The time I spent on the Zuni reservation, for example, attuned me to human connections and commonalities across extremely different cultures and traditions. I grew up in a small, homogenous Pennsylvania town in which any form of diversity was considered to be outside of the norm. This was not often stated explicitly, but it was an attitude I noticed through observing how others interacted with people who were different than them (especially in terms of race, ethnicity, sexuality, and ability). Before the trip to Zuni, my only knowledge of indigenous peoples was from the little I’d read in school, and, sadly, from stereotypes portrayed in TV shows and movies. My limited knowledge made me assume that my way of life was completely removed from whatever I was about to experience. I was immediately struck, however, by how much my classmates and I had in common with the people we met. While respecting and attempting to understand important cultural differences, we bonded with the Zuni community through discussions of shared values, humor, and perspectives on life. The attitudinal shift that resulted from my Zuni experience made me question the assumptions about difference I learned from being raised in a sheltered, largely white environment. After living in Zuni, I gradually started seeking out similarity first when faced with difference.
Visiting Emily Dickinson’s house caused a different kind of shift in me. That trip made me aware of how language and knowledge are shaped by the environments we inhabit; it changed how I viewed literary texts and knowledge production more broadly. The experience I had in Amherst helped me to see my encounters with knowledge in an ecological way as opposed to viewing scholarly work as an isolated critical task involving only my brain and the text. While these are certainly not mind-blowing revelations now, having these two distinct experiences as an undergraduate altered my thoughts and feelings in ways that I carried into and cultivated in future contexts.

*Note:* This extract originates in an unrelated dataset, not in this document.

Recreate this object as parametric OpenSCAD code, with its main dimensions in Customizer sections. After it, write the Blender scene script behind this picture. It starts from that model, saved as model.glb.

Each experience became a “moving force” (Dewey 38).
In sonic terms, we might think of Dewey’s notion of the “moving force” of experience—its energy—as resonance. According to Stefan Helmreich, “Stretching beyond the acoustic, auditory, and audible to reach the zone of the vibratory, resonance transduces energies across various media” (163). He continues, “If the dominant visual idiom of reflection has posited that the mind is a mirror of the world—detached, apart, objective—then resonance suggests participating in the world, moving in sympathy, working in an empirically attuned embodiment” (163). The educational experiences I cite were participatory and immersive, and the learning that emerged from them resonated throughout other parts of my life. The embodied knowledge I acquired during these experiences transduced forms across new contexts over time.
The “empirically attuned embodiment” that results from resonance involves both an acute attention to sensory experience and actually becoming sensitized (163). In other words, experiences that resonate—that continue to transform us—defamiliarize, unsettle habits and assumptions, and challenge previous ways of knowing or being. The learning experiences that stick are able to sensitize us in ways that make us more attuned participants in future situations. I am not suggesting that every learning experience beyond listening to a lecture or reading a book (both of which can be powerful learning experiences under the right conditions) is somehow going to magically sensitize students. On the contrary, Dewey cautions, “Any experience may be such as to engender callousness; it may produce lack of sensitivity and of responsiveness. Then the possibilities of having richer experience in the future are restricted” (26). It is not as much the kind of learning experience one has, but the quality. The challenge for teachers, then, is to design experiences that have the potential to sharpen students’ sensitivities. But how?
In Bruno Latour’s essay “Sensitizing,” he uses the word aesthetic, or aesthesis in its original Greek sense, to mean “perception, or making oneself sensitive to something” (315). He proposes that “ways of knowing that involve sensory modalities, neuroscience, and art … are also ways of rendering sensitivities” (315). Latour’s point is that aesthetic experiences can make us think and feel differently about subjects that are overly intellectualized and abstract (he uses climate change as one example). In other words, aesthetic experiences are the opposite of detached approaches to learning that separate us from the objects that we study. An aesthetic approach to pedagogy, then, is sensational—bodily, enveloping, participatory. In order to create such sensational pedagogical conditions, Latour suggests that changing the medium or scale of the problem you are exploring can result in a new understanding or relationship with that problem: “An action, event, or reenactment can provide a chance to start again” (323). This is what I hoped would happen in the multisensory dining event. Like the chefs I discuss in “Enlivening Sonic Composition,” I wanted to design an occasion in which my students could experience how something as mundane as eating a meal could be transformed by the sensory environment. I wanted to turn a large-scale complex topic—sound’s relationship to other sensory modes—into a small-scale familiar activity.
So, I continued pursuing what I considered to be a highly aesthetic pedagogical project with Latour in mind. Pushing aside my pre-tenure anxieties, I shifted my focus to more important questions: How would the multisensory dining event impact my students’ sensitivities to sound and sensory rhetorics after the class ended? What would this experience “move toward and into” for them (Dewey 38)?
After writing this reflection on the origins of the multisensory dining event, it strikes me that this project was profoundly shaped by ambient conditions. My own personal, scholarly, and institutional trajectories played a huge role in my decision to move forward with the project and in determining how it would be designed and executed. The multisensory dining event, in other words, was not an isolated idea I cooked up from scratch; it was inspired by and enmeshed with an entire network of (seemingly unrelated) experiences. It seems that even acts of invention and production—pedagogical or otherwise—are ecological processes that are always entangled in a complex web of lived experiences.